General Statutes (Rev. to 1987) § 21a-278 (b) provides in pertinent part: “Any person who manufactures, distributes, sells, prescribes, dispenses, compounds, transports with the intent to sell or dispense, possesses with the intent to sell or dispense, offers, gives or administers to another person any narcol ic substance, hallucinogenic substance other than marijuana, amphetamine-type substance, or one kilogram or more of a cannabis-type substance except as authorized in this chapter, and who is not at the time of such action a drug-dependent person, for a first offense shall be imprisoned not less than five years nor more than twenty years; and for each subsequent offense shall be imprisoned not less than ten years nor more than twenty-five years. . . .”

For an entire history, see State v. Marsala, 15 Conn. App. 519, 545 A.2d 1151, cert. denied, 209 Conn. 816, 550 A.2d 1087 (1988) (Marsala I), on appeal after remand, 19 Conn. App. 478, 563 A.2d 730 (1989) (Marsala II), rev’d, 216 Conn. 150, 579 A.2d 58 (1990) (Marsala III) (in which Supreme Court held good faith exception to exclusionary rule incompatible with article first, § 7, of Connecticut constitution and reversed defendant’s conviction); State v. Marsala, 26 Conn. App. 423, 601 A.2d 542 (1991) (Marsala IV) , on reconsideration, 27 Conn. App. 291, 605 A.2d 866 (1992) (Marsala V) (in which we reconsidered validity of search warrant in light of Supreme Court’s decision in State v. Barton, supra, 219 Conn. 529), rev’d, 225 Conn. 10, 13, 620 A.2d 1293 (1993) (Marsala VI) (in which Supreme Court reversed and directed this court to remand case for new trial).
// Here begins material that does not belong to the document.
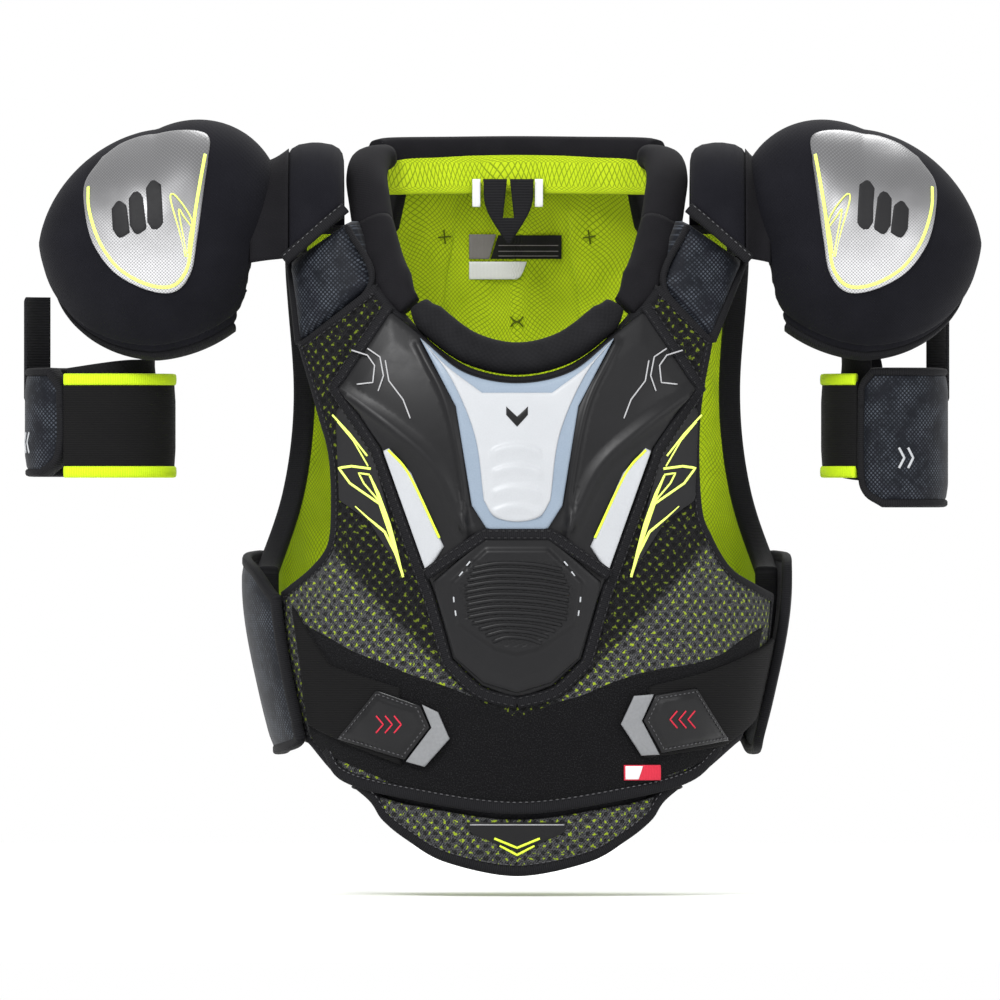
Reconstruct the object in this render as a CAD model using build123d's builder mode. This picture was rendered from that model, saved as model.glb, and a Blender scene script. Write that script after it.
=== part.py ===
from build123d import *

import os
from functools import lru_cache
from math import cos, pi, sin

# Ice hockey shoulder pads, junior size, in millimetres.
# +Z is up, the wearer faces -Y, and +X is the wearer's left. The origin is the middle of the
# neck on the shoulder line. The torso panels are layers on one body form: each layer is the
# form grown by two distances, trimmed by an outline drawn in the front view.

# ------------------------------------------------------------------ driving dimensions
# The body form: height, half width, depth in front, depth behind, squareness of the section.
STATIONS = (
    (-400, 98, 84, 84, 2.3),
    (-345, 116, 96, 88, 2.3),
    (-290, 131, 100, 92, 2.3),
    (-230, 141, 101, 96, 2.3),
    (-170, 136, 100, 98, 2.6),
    (-110, 129, 91, 97, 3.1),
    (-60, 126, 72, 89, 3.6),
    (-20, 124, 52, 72, 4.0),
    (12, 122, 38, 53, 4.0),
    (36, 118, 24, 38, 4.0),
)

# Layers, as distances from the body form.
LINER = (0.0, 2.0)
FOAM = (2.2, 10.0)
COVER = (10.2, 11.7)
SANDWICH = (0.0, 11.7)
PLATE = (11.9, 15.9)
OVERLAY = (11.9, 13.3)
RAISED = (16.1, 19.1)
CHIP = (16.1, 17.7)
STRAP = (13.9, 16.3)
STRAP_TAB = (16.5, 18.1)
WING = (16.9, 20.7)
EXTENSION_PAD = (2.2, 9.8)
EXTENSION_SKIN = (10.0, 11.7)
EXTENSION_BADGE = (11.9, 13.1)
ELASTIC = (4.0, 7.0)
NECK_LABEL = (-1.2, -0.3)

REACH = 220.0  # further than any panel is deep
BINDING_WIDTH = 6.0
FIT_GAP = 0.3  # between a binding and the panel that it edges
SIDES = {"left": 1, "right": -1}

# Shoulder arches
ARCH_BASE = -30.0
ARCH_RISE = 64.0
ARCH_FRONT = 64.0
ARCH_BACK = 84.0
ARCH_THICKNESS = 14.0
ARCH_INNER_X = 101.5
ARCH_OUTER_X = 136.0
LINK_OUTER_X = 143.0
LINK_THICKNESS = 8.0
LINK_END = -14.0

# Shoulder caps: a hollow ball that opens backwards, downwards and towards the neck.
CAP_CENTRE_X = {"left": 204.0, "right": 212.0}
CAP_CENTRE_Y = -8.0
CAP_CENTRE_Z = -25.0
CAP_RADIUS = 70.0
CAP_SHELL = 3.6
CAP_FOAM = 8.5
CAP_OPENING_TOWARDS = (0.20, 0.75, -0.63)  # x is towards the neck
CAP_OPENING_OFFSET = 30.0
SHOULDER_BORE_RADIUS = 47.0
SHOULDER_BORE_START = 9.0  # from the cap's centre towards the neck
SHOULDER_BORE_AT = (10, -10)  # y, z from the cap's centre
CAP_BADGE_RISE = 2.2
CAP_BADGE_GAP = 0.2

# Biceps guards: centre, radii seen from above, turn of the pad, and the heights they span.
BICEP = {
    "left": {"x": 217.0, "rx": 37.0, "ry": 44.0, "pad_from": -26.0, "bottom": -179.0},
    "right": {"x": 246.0, "rx": 44.0, "ry": 38.0, "pad_from": 31.0, "bottom": -161.0},
}
BICEP_CENTRE_Y = 14.0
BICEP_TOP = -99.0
BICEP_PAD_SWEEP = 200.0
BICEP_PAD_THICKNESS = 10.0
BICEP_STRAP_THICKNESS = 2.4
BICEP_STRAP_TOP = -106.0
BICEP_STRAP_HEIGHT = 52.0
BICEP_STRAP_SWEEP = 150.0
HANGER_FROM = 104.0
HANGER_SWEEP = 34.0
HANGER_THICKNESS = 2.6
HANGER_GAP = 0.3
HANGER_TOP = -56.0
HANGER_FOOT = -118.0

# Collar
COLLAR_WIDTH = 24.0
COLLAR_THICKNESS = 17.0
COLLAR_CLEARANCE = 0.6  # between the lower collar and the binding that it passes
BACK_COLLAR_HEIGHT = 21.0
BACK_COLLAR_DEPTH = 15.0
NECK_ROLL_RADIUS = 9.3

# Hang loop, hanging inside the neck below the back collar.
LOOP_Y = 44.0
LOOP_TOP = 12.0
LOOP_LENGTH = 38.0
LOOP_WIDTH = 30.0
LOOP_SLOT = 7.0
LOOP_TAPE = 1.8

# Back panel
ARMHOLE_CENTRE_Z = -122.0
ARMHOLE_HALF_WIDTH = 62.0
ARMHOLE_HALF_DROP = 94.0
BACK_SIDE_EDGE_Y = 1.0

# Side closure
FRONT_SIDE_EDGE_Y = {"left": -25.0, "right": -45.0}
SIDE_TRIM_TOP = -205.0
ELASTIC_BACK_Y = -4.0
WING_ROOT_Y = 45.0
WING_EDGE = {"left": -20.0, "right": -62.0}  # how far forward each side flap reaches
STRAP_GAP = 0.6  # between a strap and the flap that it comes out of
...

Aguilar v. Texas, 378 U.S. 108, 84 S. Ct. 1509, 12 L. Ed. 2d 723 (1964), and Spinelli v. United States, 393 U.S. 410, 89 S. Ct. 584, 21 L. Ed. 2d 637 (1969).

Although our conclusion here is consistent with this court’s conclusion in State v. Marsala, 27 Conn. App. 291, 605 A.2d 866 (1992) (Marsala V), we acknowledge that Marsala V is not controlling. See State v. Marsala, 225 Conn. 10, 13, 620 A.2d 1293 (1993).